**SOURCE DATA:**
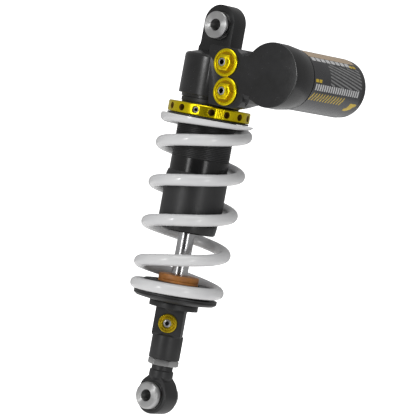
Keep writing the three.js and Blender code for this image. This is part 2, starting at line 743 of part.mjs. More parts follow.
place('bump_stop', 'foam', turnedAboutZ(
  [
    [ROD.r + GAP, BUMP.topZ], [BUMP.topR - 0.8, BUMP.topZ], [BUMP.topR, BUMP.topZ - 0.8],
    [BUMP.topR, -222], [BUMP.bottomR, -224], [BUMP.bottomR, BUMP.bottomZ],
    [ROD.r + GAP, BUMP.bottomZ],
  ],
  MEDIUM,
));
place('spring_perch', 'blackAnodised', springPerch());
place('rebound_housing', 'blackAnodised', reboundHousing());
place('rebound_cartridge', 'gold', reboundCartridge());
place('rebound_screw', 'steel', reboundScrew());
place('locknut', 'steel', locknut());
place('rod_end', 'blackAnodised', rodEnd());

// One spherical bearing with two spacers in each eye.
const EYES = [
  { eye: 'upper', z: 0, endY: 13.8, rimStartY: 11.6, chamfer: 0.3 },
  { eye: 'lower', z: LOWER_EYE_Z, endY: 16, rimStartY: 11.2, chamfer: 1.2 },
];
for (const { eye, z, endY, rimStartY, chamfer } of EYES) {
  place(`${eye}_bearing_race`, 'steel', bearingRace(), z);
  place(`${eye}_bearing_clip`, 'steel', bearingClip(), z);
  place(`${eye}_bearing_ball`, 'chrome', bearingBall(), z);
  place(`${eye}_spacer_front`, 'steel', eyeSpacer(endY, rimStartY, chamfer), z);
  place(`${eye}_spacer_back`, 'steel', backSide(eyeSpacer(endY, rimStartY, chamfer)), z);
}

export default shock;
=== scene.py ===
"""Looks of a motorcycle rear shock absorber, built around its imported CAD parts.

The frame is the CAD's: +Z up along the damper, origin at the centre of the upper eye, the
reservoir on the +X side and the valves facing -Y. Outlines are written in millimetres.
"""

import json
import math

import bmesh
import bpy
from mathutils import Matrix, Vector
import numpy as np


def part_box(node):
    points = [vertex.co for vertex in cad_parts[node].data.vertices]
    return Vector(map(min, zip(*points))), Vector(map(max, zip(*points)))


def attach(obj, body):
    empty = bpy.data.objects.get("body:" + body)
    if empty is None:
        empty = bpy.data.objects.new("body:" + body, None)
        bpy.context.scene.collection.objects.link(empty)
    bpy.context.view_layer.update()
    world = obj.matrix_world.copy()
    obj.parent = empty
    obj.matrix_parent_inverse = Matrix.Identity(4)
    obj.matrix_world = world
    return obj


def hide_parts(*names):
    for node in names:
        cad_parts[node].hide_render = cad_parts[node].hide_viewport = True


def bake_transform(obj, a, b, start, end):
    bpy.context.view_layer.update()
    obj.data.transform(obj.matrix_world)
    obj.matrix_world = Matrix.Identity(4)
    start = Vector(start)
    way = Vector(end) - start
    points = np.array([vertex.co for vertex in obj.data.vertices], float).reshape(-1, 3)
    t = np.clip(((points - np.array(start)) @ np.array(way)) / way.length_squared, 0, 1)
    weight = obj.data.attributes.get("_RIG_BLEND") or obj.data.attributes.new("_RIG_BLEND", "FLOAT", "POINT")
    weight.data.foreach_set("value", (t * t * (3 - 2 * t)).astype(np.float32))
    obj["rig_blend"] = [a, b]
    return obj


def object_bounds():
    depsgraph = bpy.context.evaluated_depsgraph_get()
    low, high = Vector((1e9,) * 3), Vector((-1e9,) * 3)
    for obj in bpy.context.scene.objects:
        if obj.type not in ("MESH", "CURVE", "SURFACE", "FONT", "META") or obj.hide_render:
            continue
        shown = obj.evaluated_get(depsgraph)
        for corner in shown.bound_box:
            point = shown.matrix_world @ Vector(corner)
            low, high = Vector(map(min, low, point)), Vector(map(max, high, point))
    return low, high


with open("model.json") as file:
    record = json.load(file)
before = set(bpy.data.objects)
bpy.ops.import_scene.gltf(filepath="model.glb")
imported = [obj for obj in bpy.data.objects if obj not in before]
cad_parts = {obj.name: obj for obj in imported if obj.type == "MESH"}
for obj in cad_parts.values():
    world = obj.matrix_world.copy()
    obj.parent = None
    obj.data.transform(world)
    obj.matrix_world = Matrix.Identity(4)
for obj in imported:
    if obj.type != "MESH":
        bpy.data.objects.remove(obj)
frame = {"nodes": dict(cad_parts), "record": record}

cad_low, cad_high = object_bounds()

MM = 0.001
LOWER_EYE_Z = -317.5
SHARP_DEGREES = 32  # edges bent more than this stay sharp
EYE_BORE_R = 12.2
SPACER_BORE_R = 5.1
BODY_OF = {
    node: body
    for body, nodes in frame["record"]["behaviour"]["bodies"].items()
    for node in nodes
}


def box_mm(node):
    """Lowest and highest corner of a CAD node, in millimetres."""
    low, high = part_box(node)
    return low / MM, high / MM


def centre_mm(node):
    low, high = box_mm(node)
    return (low + high) / 2


# ---------------------------------------------------------------- camera

CAMERA_AZIMUTH = math.radians(36)
CAMERA_ELEVATION = math.radians(2.3)
CAMERA_ROLL = math.radians(10.4)
CAMERA_DISTANCE = 2.6
PICTURE_WIDTH = 0.355  # what the camera sees across at the target
CAMERA_TARGET = Vector((12.7, 9.2, -154.5)) * MM


def make_camera():
    back = Vector((
        math.sin(CAMERA_AZIMUTH) * math.cos(CAMERA_ELEVATION),
        -math.cos(CAMERA_AZIMUTH) * math.cos(CAMERA_ELEVATION),
        math.sin(CAMERA_ELEVATION),
    ))
    right = Vector((math.cos(CAMERA_AZIMUTH), math.sin(CAMERA_AZIMUTH), 0))
    up = back.cross(right)
    tilted_up = up * math.cos(CAMERA_ROLL) - right * math.sin(CAMERA_ROLL)
    tilted_right = tilted_up.cross(back)
    data = bpy.data.cameras.new("camera")
    data.sensor_width = 36
    data.lens = data.sensor_width * CAMERA_DISTANCE / PICTURE_WIDTH
    data.clip_start = 0.05
    data.clip_end = 20
    camera = bpy.data.objects.new("camera", data)
    bpy.context.scene.collection.objects.link(camera)
    turn = Matrix((tilted_right, tilted_up, back)).transposed()
    camera.matrix_world = (
        Matrix.Translation(CAMERA_TARGET + back * CAMERA_DISTANCE) @ turn.to_4x4()
    )
    bpy.context.scene.camera = camera
    return back


TO_CAMERA = make_camera()

# ---------------------------------------------------------------- meshes


def new_object(name, points, faces, at=(0, 0, 0)):
    """A smooth mesh object from points in mm round `at`."""
    mesh = bpy.data.meshes.new(name)
    mesh.from_pydata([Vector(p) * MM for p in points], [], faces)
    obj = bpy.data.objects.new(name, mesh)
    obj.location = Vector(at) * MM
    bpy.context.scene.collection.objects.link(obj)
    tidy_mesh(mesh)
    return obj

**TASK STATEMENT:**
Output the section opening with the line that has "in each eye." and closing with the line that has "t = np.clip(((points". Keep both end lines and leave out the rest.

**COMPLETED TASK:**
// One spherical bearing with two spacers in each eye.
const EYES = [
  { eye: 'upper', z: 0, endY: 13.8, rimStartY: 11.6, chamfer: 0.3 },
  { eye: 'lower', z: LOWER_EYE_Z, endY: 16, rimStartY: 11.2, chamfer: 1.2 },
];
for (const { eye, z, endY, rimStartY, chamfer } of EYES) {
  place(`${eye}_bearing_race`, 'steel', bearingRace(), z);
  place(`${eye}_bearing_clip`, 'steel', bearingClip(), z);
  place(`${eye}_bearing_ball`, 'chrome', bearingBall(), z);
  place(`${eye}_spacer_front`, 'steel', eyeSpacer(endY, rimStartY, chamfer), z);
  place(`${eye}_spacer_back`, 'steel', backSide(eyeSpacer(endY, rimStartY, chamfer)), z);
}

export default shock;
=== scene.py ===
"""Looks of a motorcycle rear shock absorber, built around its imported CAD parts.

The frame is the CAD's: +Z up along the damper, origin at the centre of the upper eye, the
reservoir on the +X side and the valves facing -Y. Outlines are written in millimetres.
"""

import json
import math

import bmesh
import bpy
from mathutils import Matrix, Vector
import numpy as np


def part_box(node):
    points = [vertex.co for vertex in cad_parts[node].data.vertices]
    return Vector(map(min, zip(*points))), Vector(map(max, zip(*points)))


def attach(obj, body):
    empty = bpy.data.objects.get("body:" + body)
    if empty is None:
        empty = bpy.data.objects.new("body:" + body, None)
        bpy.context.scene.collection.objects.link(empty)
    bpy.context.view_layer.update()
    world = obj.matrix_world.copy()
    obj.parent = empty
    obj.matrix_parent_inverse = Matrix.Identity(4)
    obj.matrix_world = world
    return obj


def hide_parts(*names):
    for node in names:
        cad_parts[node].hide_render = cad_parts[node].hide_viewport = True


def bake_transform(obj, a, b, start, end):
    bpy.context.view_layer.update()
    obj.data.transform(obj.matrix_world)
    obj.matrix_world = Matrix.Identity(4)
    start = Vector(start)
    way = Vector(end) - start
    points = np.array([vertex.co for vertex in obj.data.vertices], float).reshape(-1, 3)
    t = np.clip(((points - np.array(start)) @ np.array(way)) / way.length_squared, 0, 1)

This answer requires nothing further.